Marwan Barghouti se prononce pour la lutte armée qui vise selon lui à mettre fin à l’occupation israélienne des Territoires palestiniens. Il se déclare en même temps opposé à des attentats aveugles. Le prisonnier palestinien le plus populaire dans les Territoires se veut avant tout un homme politique.

Depuis sa cellule, il adresse de nombreux messages à son peuple via la publication régulière de lettres ouvertes. Marwan Barghouti insiste notamment sur la réconciliation des Palestiniens divisés depuis la victoire du Hamas aux législatives de 2006. "C’est un homme qui, de sa prison, joue et jouera, une fois libéré, c'est certain, un rôle majeur pour bouger les lignes et ouvrir de nouvelles relations avec Israël", disait de lui en 2013 la vice-présidente du Parlement européen, Isabelle Durant, citée par Le Point.
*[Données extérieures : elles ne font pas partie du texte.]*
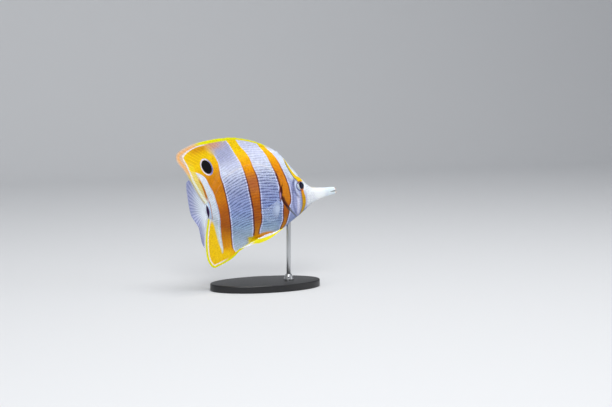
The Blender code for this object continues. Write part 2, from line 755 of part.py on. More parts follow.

Des femmes palestiniennes, assises près du mur de séparation entre Ramallah et Jérusalem, sur lequel figure un dessin appelant à la libération du prisonnier Marwan Barghouti.  (Abbas Momani-AFP)

Aujourd’hui, il apparaît comme un successeur possible au président Mahmoud Abbas, âgé de 82 ans et très contesté.

En cas d'élection présidentielle, le détenu palestinien le plus prestigieux l’emporterait dans tous les cas de figure. Avec 41% des voix, il devancerait le chef du Hamas, Ismaïl Haniyeh, qui totaliserait 33%, et le président sortant Mahmoud Abbas, qui tomberait à 21%, selon un sondage du Palestinian Center for Policy and Survey Research. Encore faut-il qu'il retrouve le chemin de la liberté pour y participer.